The ministry issued a note that said local authorities must halt the planning of all new expenditures that have not been allocated funds for the second half of the year.

As for allocated funds, authorities must revise them and approve only what is absolutely necessary, according to the note.

The note also ordered local authorities to halt projects whose funding has been allocated but not implemented so far.

Late last month, the government urged the National Assembly, Vietnam's legislature, to increase the debt ceiling from 4.8 percent of gross domestic product this year to 5.3 percent next year, saying it needs money for public spending.

It made the proposal at a meeting organized by the parliamentary Economic Committee, and lawmakers are expected to vote on it this month.

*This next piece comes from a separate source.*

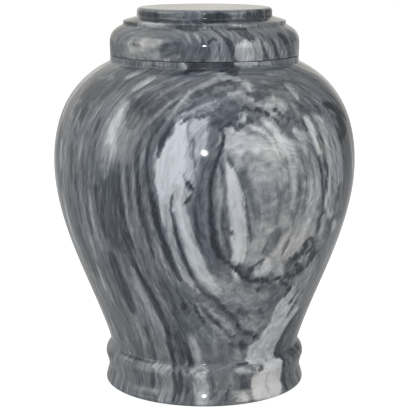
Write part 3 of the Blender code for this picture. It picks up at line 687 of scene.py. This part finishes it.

The Ministry of Finance estimates public spending to be at VND196 trillion (US$9.29 billion) this year, but this is not enough to achieve a GDP growth target of even 5.2 percent.

So, next year, when the target is raised to 5.5 percent, the allocation needs to be raised to around VND224 trillion ($10.6 billion), according to the note.

Meanwhile, the government is set to lose VND59 trillion ($2.79 billion) in tax revenues this year due to recent income and corporate tax breaks, it said.

Therefore, the ministry put forward a series of measures to cut off regular public spending, including postponing the purchase of public cars, reducing the use of electricity, water and stationery at state offices and limiting the organization of meetings and conferences.

It also banned state officials from taking advantage of overseas business trips to travel, adding that local authorities should only assign officials to go abroad when it is really urgent.